++++ Data lines

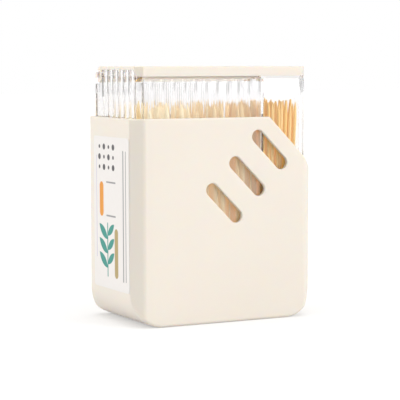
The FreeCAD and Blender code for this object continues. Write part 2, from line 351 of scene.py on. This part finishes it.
def makeLabelPaper():
    material, tree, shader = newMaterial("labelPaper")
    place = objectPlace(tree)
    # only Y and Z count for the print
    flat = vectorNode(tree, "MULTIPLY", {0: place, 1: (0.0, 1.0, 1.0)})
    fibre = noiseAt(tree, place, labelPrint["fibreScale"], labelPrint["fibreDetail"])
    colour = mixColour(tree, fibre, labelPrint["paper"], labelPrint["paperFibre"])
    for ink, mask in labelShapes(tree, flat):
        colour = mixColour(tree, mask, colour, labelPrint["inks"][ink])
    tree.links.new(colour, shader.inputs["Base Color"])
    rough = mapRange(tree, fibre, labelPrint["roughLow"], labelPrint["roughHigh"])
    tree.links.new(rough, shader.inputs["Roughness"])
    return material


cream = makeCreamPlastic()
clear = makeClearPlastic("clearPlastic", clearPlastic["tint"], clearPlastic["roughness"])
clearEdge = makeClearPlastic(
    "clearPlasticEdge", clearPlastic["edgeTint"], clearPlastic["edgeRoughness"], clearPlastic["edgeHaze"]
)
clearReed = makeClearPlastic(
    "clearPlasticReed", clearPlastic["tint"], clearPlastic["roughness"], clearPlastic["reedHaze"]
)
wood = makeBamboo()
paper = makeLabelPaper()
print("materials ready")


# Moulded shells, finished from the frame's own shapes with softened edges. Angles are
# degrees.

finishing = {
    "merge": 0.002 * mm,
    "flatAngle": 0.6,
    "bevelAngle": 28.0,
    "smoothAngle": 30.0,
    "flatWeight": 100,
}
sleeveShell = {
    "node": "outer_sleeve", "body": "sleeve", "slot": "cream_plastic", "edge": 0.14 * mm, "steps": 2,
}
clearShell = {
    "node": "clear_box", "body": "box", "slot": "clear_plastic", "edge": 0.2 * mm, "steps": 2,
    "reedSkin": 0.01 * mm, "reedDepth": 0.65 * mm, "reedEnd": 13.4 * mm, "reedFacing": 0.3,
}
flipLid = {
    "node": "lid", "body": "lid", "slot": "cream_plastic", "edge": 0.22 * mm, "steps": 3,
}


def onReeds(centre, normal):
    # The reeds are on the front, back and left walls, as far as the partition. Flat faces
    # of the walls stand a little further out than the crests.
    skin, depth, facing = clearShell["reedSkin"], clearShell["reedDepth"], clearShell["reedFacing"]
    onLong = skin < boxHigh.y - abs(centre.y) < depth and abs(normal.y) > facing
    onLeft = skin < centre.x - boxLow.x < depth and normal.x < -facing
    return centre.x < clearShell["reedEnd"] and (onLong or onLeft)


def softenedShell(name, settings, material, edgeMaterial=None, reedMaterial=None):
    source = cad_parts[settings["node"]]
    shell = source.copy()
    shell.data = source.data.copy()
    shell.name = name
    shell.parent = None
    for key in list(shell.keys()):
        if key.startswith("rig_"):
            del shell[key]
    bpy.context.scene.collection.objects.link(shell)
    shell.matrix_world = Matrix.Identity(4)
    pick(shell)
    bpy.ops.object.mode_set(mode="EDIT")
    bpy.ops.mesh.customdata_custom_splitnormals_clear()
    bpy.ops.mesh.select_all(action="SELECT")
    bpy.ops.mesh.remove_doubles(threshold=finishing["merge"])
    bpy.ops.mesh.dissolve_limited(angle_limit=math.radians(finishing["flatAngle"]))
    bpy.ops.object.mode_set(mode="OBJECT")
    setMaterial(shell, material)
    if edgeMaterial:
        shell.data.materials.append(edgeMaterial)
    if reedMaterial:
        shell.data.materials.append(reedMaterial)
        shell.active_material_index = len(shell.data.materials) - 1
        bpy.ops.object.mode_set(mode="EDIT")
        selectFaces(shell, onReeds)
        bpy.ops.object.material_slot_assign()
        bpy.ops.object.mode_set(mode="OBJECT")
    bevel = shell.modifiers.new("softEdges", "BEVEL")
    bevel.material = 1 if edgeMaterial else -1
    bevel.limit_method = "ANGLE"
    bevel.angle_limit = math.radians(finishing["bevelAngle"])
    bevel.width = settings["edge"]
    bevel.segments = settings["steps"]
    bevel.use_clamp_overlap = True
    bevel.harden_normals = False
    bpy.ops.object.modifier_apply(modifier=bevel.name)
    bpy.ops.object.shade_smooth_by_angle(angle=math.radians(finishing["smoothAngle"]))
    # flat faces keep flat normals, so that clear walls don't bend the view
    weighted = shell.modifiers.new("flatFaces", "WEIGHTED_NORMAL")
    weighted.mode = "FACE_AREA"
    weighted.weight = finishing["flatWeight"]
    weighted.keep_sharp = True
    bpy.ops.object.modifier_apply(modifier=weighted.name)
    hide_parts(settings["node"])
    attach(shell, settings["body"])
    print(name, "softened,", len(shell.data.polygons), "faces")


softenedShell("sleeveShell", sleeveShell, cream)
softenedShell("clearShell", clearShell, clear, clearEdge, clearReed)
softenedShell("flipLid", flipLid, cream)


# Label stays as the frame has it, with its print

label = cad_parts["side_label"]
label.data.materials[0] = paper


# Toothpicks: one is turned by hand, then copied into each compartment. They fan out
# towards the outer wall, because the round bottom corner keeps their feet in.
# A point is drawn in steps, each a share of the taper's length and how much it narrows.

toothpicks = {
    "radius": 0.6 * mm,
    "length": 65.0 * mm,
    "taper": 5.0 * mm,
    "pointSteps": ((0.55, 0.72), (0.35, 0.55), (0.1, 0.5)),
    "endFacing": 0.9,
    "smoothAngle": 50.0,
    "sides": 8,
    "jitter": 0.2 * mm,
    "lean": 0.35 * mm,
    "lengthSpread": 1.6 * mm,
    "shorter": 1.0,
    "longer": 0.5,
    "footReach": 24.2 * mm,
    "innerBend": 8.0 * mm,
    "innerWall": 1.2 * mm,
    "cornerCut": 5.6 * mm,
    "toneSpread": 0.3,
    "tonePower": 2,
    "seed": 7,
}
compartments = (
    {
        "name": "mainToothpicks", "node": "toothpicks_main", "spacing": 2.75 * mm,
        "toneLow": 0.0, "toneHigh": 0.55,
    },
    {
        "name": "sideToothpicks", "node": "toothpicks_side", "spacing": 1.7 * mm,
        "toneLow": 0.6, "toneHigh": 0.8,
    },
)


def makeToothpick():
    straight = toothpicks["length"] - 2 * toothpicks["taper"]
    deselectAll()
    bpy.ops.mesh.primitive_cylinder_add(
        vertices=toothpicks["sides"], radius=toothpicks["radius"], depth=straight,
        location=(0.0, 0.0, toothpicks["length"] / 2),
    )
    stick = bpy.context.object
    stick.name = "toothpick"
    bpy.ops.object.transform_apply(location=True, rotation=True, scale=True)
    bpy.ops.object.mode_set(mode="EDIT")
    for end in (-1, 1):
        selectFaces(stick, lambda centre, normal: normal.z * end > toothpicks["endFacing"])
        for share, shrink in toothpicks["pointSteps"]:
            bpy.ops.mesh.extrude_region_move(
                TRANSFORM_OT_translate={"value": (0.0, 0.0, end * share * toothpicks["taper"])}
            )
            bpy.ops.transform.resize(value=(shrink, shrink, 1.0))
    bpy.ops.object.mode_set(mode="OBJECT")
    return stick


def floorUnder(x, lowest):
    # Height of the box floor under a foot, where the bottom corners are round
    bend = toothpicks["innerBend"]
    over = max(0.0, abs(x) - (boxHigh.x - toothpicks["innerWall"] - bend))
    return lowest + bend - math.sqrt(bend * bend - over * over)


def footUnder(x, x0, x1):
    outer, anchor = (x0, x1) if abs(x0) > abs(x1) else (x1, x0)
    limit = math.copysign(toothpicks["footReach"], outer)
    return anchor + (x - anchor) * (limit - anchor) / (outer - anchor)


def fillCompartment(settings, stick, seed):
    luck = random.Random(seed)
    low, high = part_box(settings["node"])
    spacing, jitter = settings["spacing"], toothpicks["jitter"]
    length, lean = toothpicks["length"], toothpicks["lean"]
    reach = toothpicks["radius"] + jitter
    x0, x1 = low.x + reach, high.x - reach
    y0, y1 = low.y + reach, high.y - reach
    columns = int((x1 - x0) / spacing)
    # every other row is shifted by half a space, so rows stand closer than columns
    rows = int((y1 - y0) / (spacing * math.sqrt(3) / 2))
    copies = []
    for row in range(rows + 1):
        shift = spacing / 2 if row % 2 else 0.0
        for column in range(columns + 1):
            x = x0 + shift + column * (x1 - x0 - spacing / 2) / columns + luck.uniform(-jitter, jitter)
            y = y0 + row * (y1 - y0) / rows + luck.uniform(-jitter, jitter)
            tipX, tipY = luck.uniform(-lean, lean), luck.uniform(-lean, lean)
            if abs(x) + abs(y) > boxHigh.x + boxHigh.y - toothpicks["cornerCut"]:
                continue
            change = luck.uniform(-toothpicks["shorter"], toothpicks["longer"])
            stretch = 1 + change * toothpicks["lengthSpread"] / length
            foot = footUnder(x, x0, x1)
            fan = Matrix.Identity(4)
            fan[0][2] = (x + tipX - foot) / length
            fan[1][2] = tipY / length
            place = (
                Matrix.Translation((foot, y, floorUnder(foot, low.z)))
                @ fan @ Matrix.Rotation(luck.uniform(0, math.tau), 4, "Z")
                @ Matrix.Diagonal((1.0, 1.0, stretch, 1.0))
            )
            mesh = stick.data.copy()
            mesh.transform(place)
            # the batch gets warmer towards the cut corner, and each pick differs a little
            share = ((x - x0) / (x1 - x0)) ** toothpicks["tonePower"]
            warmth = settings["toneLow"] + share * (settings["toneHigh"] - settings["toneLow"])
            warmth += luck.uniform(0.0, toothpicks["toneSpread"])
            tone = mesh.attributes.new("pickTone", "FLOAT", "POINT")
            tone.data.foreach_set("value", [warmth] * len(mesh.vertices))
            copy = bpy.data.objects.new(settings["name"] + "Copy", mesh)
            bpy.context.scene.collection.objects.link(copy)
            copies.append(copy)
    deselectAll()
    for copy in copies:
        copy.select_set(True)
    viewLayer.objects.active = copies[0]
    bpy.ops.object.join()
    bundle = bpy.context.object
    bundle.name = settings["name"]
    bpy.ops.object.shade_smooth_by_angle(angle=math.radians(toothpicks["smoothAngle"]))
    setMaterial(bundle, wood)
    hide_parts(settings["node"])
    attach(bundle, "box")
    print(settings["name"], len(copies), "toothpicks,", len(bundle.data.polygons), "faces")


stick = makeToothpick()
for order, settings in enumerate(compartments):
    fillCompartment(settings, stick, toothpicks["seed"] + order)
bpy.data.objects.remove(stick)


# Floor, light and camera

studio = {
    "floorSize": 6.0,
    "floorColour": (0.66, 0.66, 0.66, 1.0),
    "floorRoughness": 0.9,
    "floorGlow": 0.36,
    "skyLight": 0.66,
    "cardStart": 0.12,
    "cardFull": 0.45,
    "cardFade": 0.62,
    "cardEnd": 0.8,
    "cardShade": 0.42,
    "lamps": {
        "frontLamp": {"from": (0.60, -0.80, 0.22), "light": 0.35, "spread": 34.0},
        "leftLamp": {"from": (-0.80, 0.55, 0.25), "light": 0.33, "spread": 34.0},
        "topLamp": {"from": (0.05, -0.10, 1.0), "light": 0.30, "spread": 60.0},
    },
    "lampColour": (1.0, 0.985, 0.96),
    "throughBounces": 48,
    "clearBounces": 32,
    "glossBounces": 24,
    "allBounces": 48,
}

cameraPlace = {
    "yaw": 27.68,
    "pitch": 4.957,
    "distance": 525.05 * mm,
    "height": 82.71 * mm,
    "lens": 147.68,
    "sensor": 36.0,
    "nearest": 10.0 * mm,
}


def seenRays(tree):
    # 1 for what the camera sees itself, in a gloss or through clear plastic
    path = addNode(tree, "ShaderNodeLightPath")
    first = mathNode(tree, "MAXIMUM", path.outputs["Is Camera Ray"], path.outputs["Is Glossy Ray"])
    return mathNode(tree, "MAXIMUM", first, path.outputs["Is Transmission Ray"])


def makeFloor():
    deselectAll()
    bpy.ops.mesh.primitive_plane_add(size=studio["floorSize"], location=(0.0, 0.0, 0.0))
    floor = bpy.context.object
    floor.name = "studioFloor"
    material, tree, shader = newMaterial("floorPaper")
    shader.inputs["Base Color"].default_value = studio["floorColour"]
    shader.inputs["Roughness"].default_value = studio["floorRoughness"]
    shader.inputs["Specular IOR Level"].default_value = 0.0
    shader.inputs["Emission Color"].default_value = white
    glow = mathNode(tree, "MULTIPLY", seenRays(tree), studio["floorGlow"])
    tree.links.new(glow, shader.inputs["Emission Strength"])
    setMaterial(floor, material)


def makeWorld():
    world = bpy.data.worlds.new("studioSky")
    bpy.context.scene.world = world
    world.use_nodes = True
    tree = world.node_tree
    sky = tree.nodes["Background"]
    sky.inputs["Color"].default_value = white
    # grey cards left and right of the set, which only show in a gloss or through clear plastic
    yaw = math.radians(cameraPlace["yaw"])
    direction = addNode(tree, "ShaderNodeTexCoord").outputs["Generated"]
    right = (math.cos(yaw), -math.sin(yaw), 0.0)
    sideways = vectorNode(tree, "DOT_PRODUCT", {0: direction, 1: right}, "Value")
    away = mathNode(tree, "ABSOLUTE", sideways)
    nearEdge = mapRange(
        tree, away, 1.0, studio["cardShade"], studio["cardStart"], studio["cardFull"],
        interpolation_type="SMOOTHSTEP",
    )
    farEdge = mapRange(
        tree, away, 0.0, 1.0, studio["cardFade"], studio["cardEnd"], interpolation_type="SMOOTHSTEP"
    )
    bare = addNode(tree, "ShaderNodeLightPath").outputs["Is Camera Ray"]
    seen = mathNode(tree, "MAXIMUM", mathNode(tree, "MAXIMUM", nearEdge, farEdge), bare)
    strength = mapRange(tree, seenRays(tree), studio["skyLight"], seen)
    tree.links.new(strength, sky.inputs["Strength"])


def addLamp(name, settings):
    # light is how bright the lamp alone makes a white face that is turned to it
    lamp = bpy.data.lights.new(name, "SUN")
    lamp.energy = settings["light"] * math.pi
    lamp.angle = math.radians(settings["spread"])
    lamp.color = studio["lampColour"]
    holder = bpy.data.objects.new(name, lamp)
    bpy.context.scene.collection.objects.link(holder)
    holder.rotation_euler = (-Vector(settings["from"])).to_track_quat("-Z", "Y").to_euler()


def makeCamera():
    camera = bpy.data.cameras.new("camera")
    holder = bpy.data.objects.new("camera", camera)
    bpy.context.scene.collection.objects.link(holder)
    camera.lens = cameraPlace["lens"]
    camera.sensor_width = cameraPlace["sensor"]
    camera.clip_start = cameraPlace["nearest"]
    yaw, pitch = math.radians(cameraPlace["yaw"]), math.radians(cameraPlace["pitch"])
    distance = cameraPlace["distance"]
    holder.location = (-distance * math.sin(yaw), -distance * math.cos(yaw), cameraPlace["height"])
    holder.rotation_euler = (math.radians(90) - pitch, 0.0, -yaw)
    bpy.context.scene.camera = holder


makeFloor()
makeWorld()
for name, settings in studio["lamps"].items():
    addLamp(name, settings)
makeCamera()
bpy.context.scene.view_settings.view_transform = "Standard"
bpy.context.scene.cycles.transparent_max_bounces = studio["throughBounces"]
bpy.context.scene.cycles.transmission_bounces = studio["clearBounces"]
bpy.context.scene.cycles.glossy_bounces = studio["glossBounces"]
bpy.context.scene.cycles.max_bounces = studio["allBounces"]
print("studio ready")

++++++++

Task brief |
Tally the lines holding the string "source" and give only the count.

Final result |
3